2. Weak Understanding of the Codebase

When developers rely too heavily on generated output, they often start losing connection with the code they are shipping.

They may understand what they asked for. They may understand what the code is supposed to do. But that is not always the same thing as understanding what it actually does, how it does it, and what assumptions it makes.

That gap matters.

It matters when something breaks unexpectedly. It matters when performance starts suffering. It matters when a client asks for revisions. It matters when another developer has to step in and make sense of logic that was never fully understood in the first place.

If you are responsible for the code, you should be able to explain it. If you cannot, you are not really in control of the project.

3. Security Problems

This is where vibe coding can move from sloppy to dangerous.

Security is one of the worst places to take shortcuts, and AI-generated code can absolutely encourage shortcuts. If someone is pasting in authentication logic, database queries, file handling, or permission checks without carefully reviewing them, they are taking a risk whether they realize it or not.

Security issues are not always dramatic at first. Sometimes they are subtle. Sometimes they sit quietly until the wrong person finds them. Sometimes they are not discovered until after damage is already done.

That is part of what makes them so serious.

Code that “seems fine” is not the same thing as code that has been written and reviewed with security in mind. Vibe coding can blur that distinction, and that should make any serious developer uncomfortable.

4. Messy, Inconsistent Code

AI can generate code quickly, but quick output does not automatically produce a clean system.

One of the most common side effects of vibe coding is inconsistency. Different files may solve similar problems in completely different ways. Naming may drift. Patterns may clash. Logic may be duplicated. A project can slowly turn into a collection of locally solved moments rather than a system that was intentionally designed.

That kind of mess may not stop progress immediately, but it catches up over time.

Eventually, even small changes start taking longer than they should because the codebase no longer has a clear internal logic. At that point, development slows down, confidence drops, and maintenance becomes more frustrating than it needs to be.

5. Hidden Technical Debt

Speed can hide a lot.

That is one of the reasons vibe coding is so appealing in the first place. You can get from idea to implementation quickly, which creates the feeling that you are making massive progress. Sometimes you are. Other times, you are simply deferring the real cost.

Technical debt tends to build quietly. It does not always announce itself right away. It shows up later when new features are harder to add, when bugs become harder to track down, when refactors start feeling risky, or when the whole project becomes strangely fragile.

Fast output can be useful. But fast output without discipline often just means you are borrowing effort from the future.

And software is very good at charging interest.

6. Poor Long-Term Maintainability

A lot of AI-assisted coding is optimized for immediate usefulness. That sounds good until you remember that most software has to live longer than the moment it was created.

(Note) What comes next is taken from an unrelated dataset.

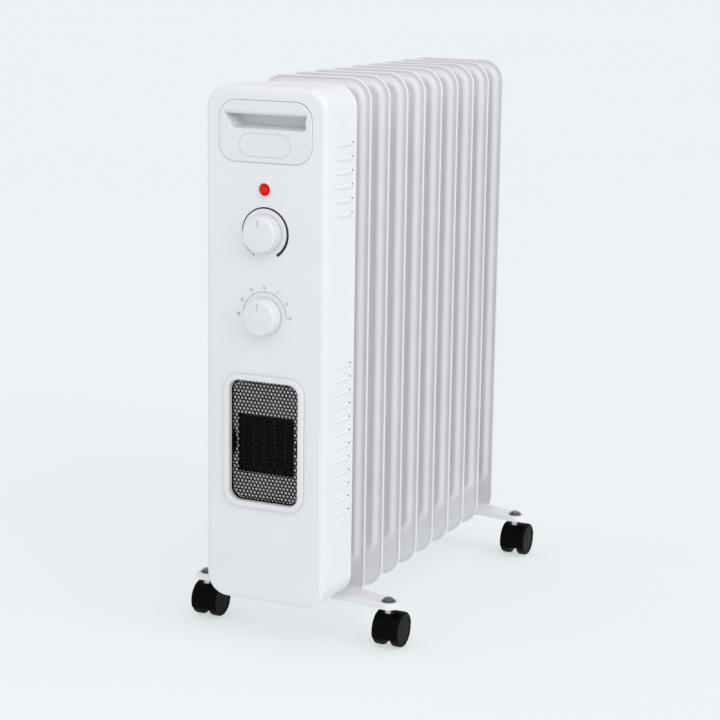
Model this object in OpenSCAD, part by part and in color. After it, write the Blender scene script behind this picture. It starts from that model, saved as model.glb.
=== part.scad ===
// Oil filled radiator heater with a fan outlet, on castors with paired wheels.
// Millimetres. +Z is up, the controls face -Y, and the origin is on the floor
// below the centre of the heater's bounding box.

/* [Housing] */
// Width of the control housing
housing_w = 150; // [130:1:180]
// How much lower the housing is than a fin is high
housing_short = 27; // [20:1:40]
// Depth of the control housing, front face to rear edge
housing_d = 73; // [66:1:90]
// Sheet thickness of the front cover and the back plate
housing_wall = 1.2; // [0.8:0.1:2]
// Corner radius of the housing seen from the front
housing_corner_r = 26; // [18:1:34]
// Rounding between the front face and the sides
housing_edge_r = 7; // [4:0.5:10]
// Height of the housing's lowest edge above the floor
housing_lift = 58.5; // [52:0.5:70]

/* [Louvres] */
// Louvres in the upper group on each side
upper_louvres = 6; // [2:1:7]
// Louvres in the lower group on each side
lower_louvres = 12; // [4:1:13]
// Spacing between neighbouring louvres
louvre_pitch = 15.4; // [12:0.1:18]
// Length of one louvre
louvre_len = 38; // [24:1:40]
// How far a louvre's open end stands out of the side
louvre_out = 3.2; // [2:0.1:4.5]
// Height of a louvre
louvre_h = 5; // [4:0.1:7]

/* [Radiator] */
// Number of oil filled fins
fin_count = 9; // [5:1:9]
// Distance from one fin to the next
fin_pitch = 50.5; // [46:0.5:60]
// Width of a fin
fin_w = 138; // [126:1:160]
// Height of a fin
fin_h = 611; // [580:1:700]
// Corner radius of a fin
fin_corner_r = 27; // [20:1:32]
// Distance from the floor to a fin's lower edge
fin_lift = 36.5; // [30:0.5:48]
// Thickness of one pressed sheet; a fin is two of them
sheet_t = 0.6; // [0.5:0.1:1.2]
// Thickness of the folded rim around a fin
rim_t = 3.2; // [2.4:0.2:4]
// Width of the folded rim
rim_w = 3; // [2:0.5:5]
// Width of the pressed oil channels
channel_w = 15; // [12:1:18]
// Thickness of a fin across an oil channel
channel_t = 11; // [8:0.5:14]
// Radius of the pressed disc around a collector
hub_r = 26; // [23:1:30]
// Outer radius of the collector tubes between fins
neck_r = 20; // [16:0.5:22]
// Height of the lower collector above a fin's lower edge
lower_hub_rise = 44; // [38:1:60]
// Drop of the upper collector below a fin's upper edge
upper_hub_drop = 42; // [38:1:60]
// Gap between the housing's rear edge and the first fin's middle
first_fin_gap = 50.5; // [46:0.5:62]

/* [Controls] */
// Diameter of both knobs
knob_d = 42; // [34:1:48]
// How far a knob stands out of the front face
knob_h = 18; // [14:1:24]
// Radius of both control spindles
spindle_r = 3; // [2.5:0.1:4]
// Distance from the top of the housing down to the thermostat knob
thermostat_drop = 160; // [154:1:170]
// Distance from the top of the housing down to the selector knob
selector_drop = 252; // [244:1:262]
// Distance from the top of the housing down to the pilot lamp
pilot_drop = 112; // [106:1:116]
// Radius of the pilot lamp's lens
pilot_r = 7; // [5:0.5:8]

/* [Grip] */
// Width of the grip insert
grip_w = 113; // [100:1:118]
// Height of the grip insert
grip_h = 67; // [60:1:72]
// Distance from the top of the housing down to the grip insert's middle
grip_drop = 49.5; // [46:0.5:54]
// Depth of the finger pocket
pocket_depth = 24; // [18:1:30]
// Height of the finger pocket's mouth
pocket_h = 15; // [14:1:20]

/* [Fan outlet] */
// Width of the outlet's bezel
bezel_w = 100; // [90:1:108]
// Height of the outlet's bezel
bezel_h = 153; // [140:1:160]
// Height of the bezel's middle above the housing's lowest edge
bezel_rise = 188; // [184:1:192]
// How far the bezel stands out of the front face
bezel_proud = 4; // [2:0.5:5]
// Width of the bezel's face
bezel_face = 7; // [5:0.5:9]
// Thickness of the perforated mesh
mesh_t = 0.8; // [0.6:0.1:1.2]
// Width of the window that the warm air leaves by
window_w = 70; // [60:1:74]
// Height of the window that the warm air leaves by
window_h = 66; // [56:1:80]
// Radius of the blower wheel
blower_r = 19; // [14:1:20]
// Length of the blower wheel
blower_len = 60; // [40:1:62]

/* [Feet] */
// Sideways distance from the middle to a castor's stem
stem_x = 119; // [105:1:130]
// Height of a foot's upper face above the floor
foot_top = 55.5; // [50:0.5:56]
// Depth of a foot's folded edge
foot_h = 9; // [7:0.5:10]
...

Projects need updates. Requirements change. Businesses grow. Clients request revisions. APIs evolve. Dependencies shift. Bugs appear in places nobody expected.

All of that means maintainability matters just as much as initial delivery.

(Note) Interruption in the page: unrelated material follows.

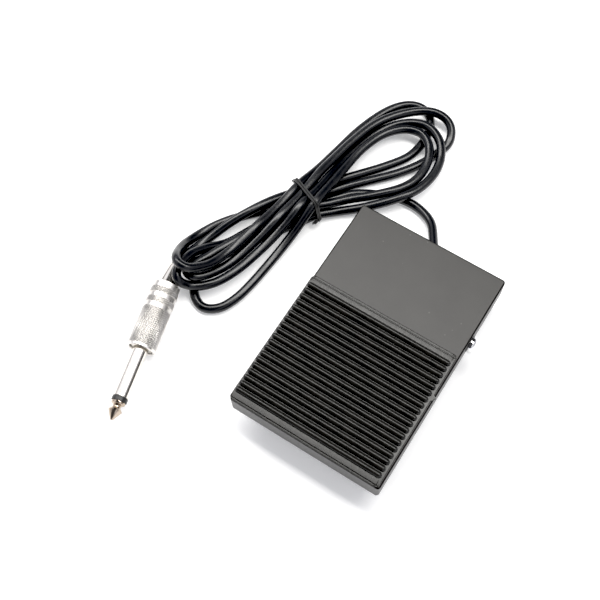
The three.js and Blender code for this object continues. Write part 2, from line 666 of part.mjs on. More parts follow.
function innerWire(side, terminalY) {
    const start = [side * 0.9, 33.7, CABLE.exitHeight];
    const end = [SWITCH_MIDDLE - 1.9, terminalY, SWITCH.bottom - 2.2];
    const bend = [side * 0.9 + 2, 24 + side * 2, 6];
    const approach = [SWITCH.left - 4, terminalY + 3 - side, 5.6];
    return tube([start, bend, approach, end].map(vector), 0.6, 6, 2.5);
}

function addCable() {
    const centre = cableCentre();
    addMesh('cable', tube(centre, CABLE.radius, CABLE.sides, CABLE.step), CABLE_PVC);
    addMesh('cable_tie', cableTie(centre), BLACK_PLASTIC);
    addMesh('cable_grommet', cableGrommet(), RUBBER);
    addMesh('cable_clamp', cableClamp(), NYLON);
    addMesh('clamp_screw', floorScrew(CLAMP.screwX, CLAMP.y, FLOOR_TOP + 1.6), STEEL);
    addMesh('signal_wire', innerWire(1, SWITCH.front + 6.4), RED_WIRE);
    addMesh('ground_wire', innerWire(-1, SWITCH.front + 1.3), BLACK_PLASTIC);
}

// ---------------------------------------------------------------- plug

// Every piece is turned about the plug's own +Y axis, which runs from the tip to the cable.
function plugTip() {
    return turned([
        [0, 0], [0.7, 0.1], [2.9, 4], [1.7, 5.6], [1.9, 6.4], [2.9, 7], [2.9, 8],
        [0.9, 8], [0.9, 36], [0, 36],
    ]);
}

function plugTube(inner, outer, from, to) {
    return turned([[inner, from], [outer, from], [outer, to], [inner, to], [inner, from]]);
}

function plugSleeve() {
    const bore = 2.2;
    return turned([
        [bore, 10], [PLUG.sleeve, 10], [PLUG.sleeve, 32.3], [4.6, 32.3], [4.6, 38], [bore, 38], [bore, 10],
    ]);
}

// The barrel has a knurled grip, then three grooves before its rear end.
function plugBarrel() {
    const outer = PLUG.barrel;
    const groove = outer - 0.45;
    const profile = [[5, 31.5], [outer - 0.3, 31.5], [outer, 31.8]];
    for (const start of [49.6, 54.2, 58.8]) {
        profile.push([outer, start], [groove, start], [groove, start + 2], [outer, start + 2]);
    }
    profile.push([outer, 61.6], [4.7, 61.6], [4.7, 60.2], [5, 60.2], [5, 31.5]);
    return turned(profile);
}

// The neck is held in the barrel by its front flange and widens again behind the barrel.
function plugNeck() {
    const bore = CABLE.radius + FIT;
    const waist = 4.1;
    return turned([
        [bore, 58], [4.7, 58], [4.7, 59.9], [waist, 60], [waist, NECK.start], [NECK.wide, NECK.start],
        [NECK.narrow, NECK.end], [bore, NECK.end], [bore, 58],
    ]);
}

function groundLug() {
    return join(
        block(3.2, 3.8, 38.1, 52, -1.5, 1.5),
        cut(rod('y', 3.2, 52, 56, 0, 0, 16), rod('y', 2.5, 51, 57, 0, 0, 16)),
        block(2.7, 3.8, 51, 53.4, -1.5, 1.5),
    );
}

function addPlug() {
    const plug = new THREE.Group();
    plug.position.set(PLUG.x, PLUG.y, PLUG.z);
    plug.rotation.z = THREE.MathUtils.degToRad(PLUG.turn);
    pedal.add(plug);
    addMesh('plug_tip', plugTip(), NICKEL, plug);
    addMesh('plug_insulator_ring', plugTube(1.2, PLUG.sleeve, 8.1, 9.9), BLACK_PLASTIC, plug);
    addMesh('plug_inner_insulator', plugTube(1.2, 1.9, 10.1, 34), NYLON, plug);
    addMesh('plug_sleeve', plugSleeve(), NICKEL, plug);
    addMesh('plug_barrel', plugBarrel(), NICKEL, plug);
    addMesh('plug_neck', plugNeck(), NICKEL, plug);
    addMesh('plug_liner', plugTube(4.2, 4.6, 38.3, 57.7), NYLON, plug);
    addMesh('plug_ground_lug', groundLug(), STEEL, plug);
    addMesh('plug_signal_wire', rod('y', 0.6, 36.3, 53.7, 0, 0, 8), RED_WIRE, plug);
}

// ---------------------------------------------------------------- assembly

addBase();
addTreadle();
addSpring();
addSwitch();
addCable();
addPlug();

export default pedal;
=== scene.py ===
"""Looks for the sustain pedal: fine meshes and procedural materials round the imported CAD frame.

Everything is in metres in the frame's own axes: +Z up, +Y to the rear of the pedal, the floor at z = 0.
The object's lengths are written in millimetres and turned into metres with MM. The plug's outlines and the
camera's place stay in millimetres until they are used.
"""

import json
import math

import bmesh
import bpy
import numpy as np
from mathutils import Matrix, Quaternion, Vector


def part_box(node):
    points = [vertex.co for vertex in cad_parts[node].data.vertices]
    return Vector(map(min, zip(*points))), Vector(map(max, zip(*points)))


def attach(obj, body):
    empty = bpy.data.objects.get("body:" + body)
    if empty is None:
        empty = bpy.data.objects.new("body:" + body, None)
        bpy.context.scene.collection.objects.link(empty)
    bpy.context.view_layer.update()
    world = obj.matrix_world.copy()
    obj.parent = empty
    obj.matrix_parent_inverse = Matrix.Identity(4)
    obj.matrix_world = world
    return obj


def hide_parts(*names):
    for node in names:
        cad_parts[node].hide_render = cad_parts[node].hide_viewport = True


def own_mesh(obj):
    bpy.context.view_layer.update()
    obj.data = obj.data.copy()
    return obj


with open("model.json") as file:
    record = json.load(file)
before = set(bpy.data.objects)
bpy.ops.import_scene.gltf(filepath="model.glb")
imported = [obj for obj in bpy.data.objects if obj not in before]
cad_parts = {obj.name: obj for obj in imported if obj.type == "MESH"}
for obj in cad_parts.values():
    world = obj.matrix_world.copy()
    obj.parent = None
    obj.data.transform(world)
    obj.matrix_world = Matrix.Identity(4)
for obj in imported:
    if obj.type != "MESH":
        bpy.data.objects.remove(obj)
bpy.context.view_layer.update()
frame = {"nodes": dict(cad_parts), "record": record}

MM = 0.001
NODES = frame["nodes"]
RIGHT = Vector((1, 0, 0))
UP = Vector((0, 0, 1))

SAME_POINT = 1e-7               # points of a new mesh that are closer than this are one
SAME_CAD_POINT = 1e-6           # and points of a CAD mesh
SMOOTH_ANGLE = math.radians(38)

SHEET = 1.2 * MM                # thickness of the folded steel
COVER_BEND = 0.8 * MM           # outer radius of the folds along the lid's edges
COVER_CORNER = 1.3 * MM         # outer radius of the lid's upright corners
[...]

If code was added quickly without much thought for clarity, structure, or consistency, then every future change becomes harder. The original speed starts to feel a lot less impressive when every later task takes twice as long because the foundation was rushed.

7. False Confidence

This may be the most subtle danger of all.

Vibe coding can make people feel more capable than they actually are in a given language, framework, or environment. That is not meant as an insult. It is just the natural side effect of having a tool that can produce convincing output very quickly.

The danger is that output can be mistaken for expertise.

Generating a feature is not the same thing as designing a good system. Producing a working result is not the same thing as understanding software engineering principles. Prompting well is useful, but it is not a replacement for judgment.

AI can absolutely support skilled developers. What it cannot do is remove the need for skill in the first place.

How to Use AI for Coding Without Letting It Take Control

The answer is not to avoid AI entirely. That would be unnecessary, and frankly unrealistic. The better approach is to use it as an assistant rather than a decision-maker.

Here are a few ways to do that.

1. Treat AI Output as a Draft

Generated code should be the beginning of your review process, not the end of it.

Think of it as a starting point. Something to inspect. Something to refine. Something to reject if needed.

That one mindset shift alone solves a lot of problems.

2. Review Everything You Keep

If code is going into your project, you should understand what it does and why it is there.

That does not mean every small helper function needs an existential discussion. It does mean you should be able to explain the logic, the assumptions, and the tradeoffs of anything important enough to become part of your codebase.

3. Test More, Not Less

If AI helps you move faster, that should increase your testing discipline, not reduce it.

Faster generation means more opportunity for unnoticed mistakes. Strong testing is what keeps speed from turning into chaos.

4. Be Extra Careful Around Sensitive Areas

Authentication, payments, database operations, access control, file uploads, and anything involving user data deserve extra scrutiny.

These are not the areas to trust blindly just because the generated code looked professional.

5. Keep Architecture Human

AI can help implement pieces of a system. It should not be the thing deciding the shape of your entire application unless you are fully capable of reviewing those decisions yourself.

Architecture, conventions, and long-term maintainability still need human judgment. That has not changed.

Conclusion

Vibe coding is appealing because it feels fast, creative, and efficient. In fairness, sometimes it really is. AI can absolutely help developers work faster, solve routine problems, and accelerate the early stages of a project.

But speed is not the same thing as sound engineering.

The real danger of vibe coding is not that AI writes code. The real danger is that people start trusting code they have not properly examined. That is where mistakes slip through. That is where security issues appear. That is where technical debt starts accumulating behind the scenes.

Used carefully, AI is a strong tool. Used carelessly, it becomes a shortcut to fragile software and future headaches.

The goal is not to reject AI-assisted development. The goal is to use it without giving up the discipline that makes software reliable in the first place.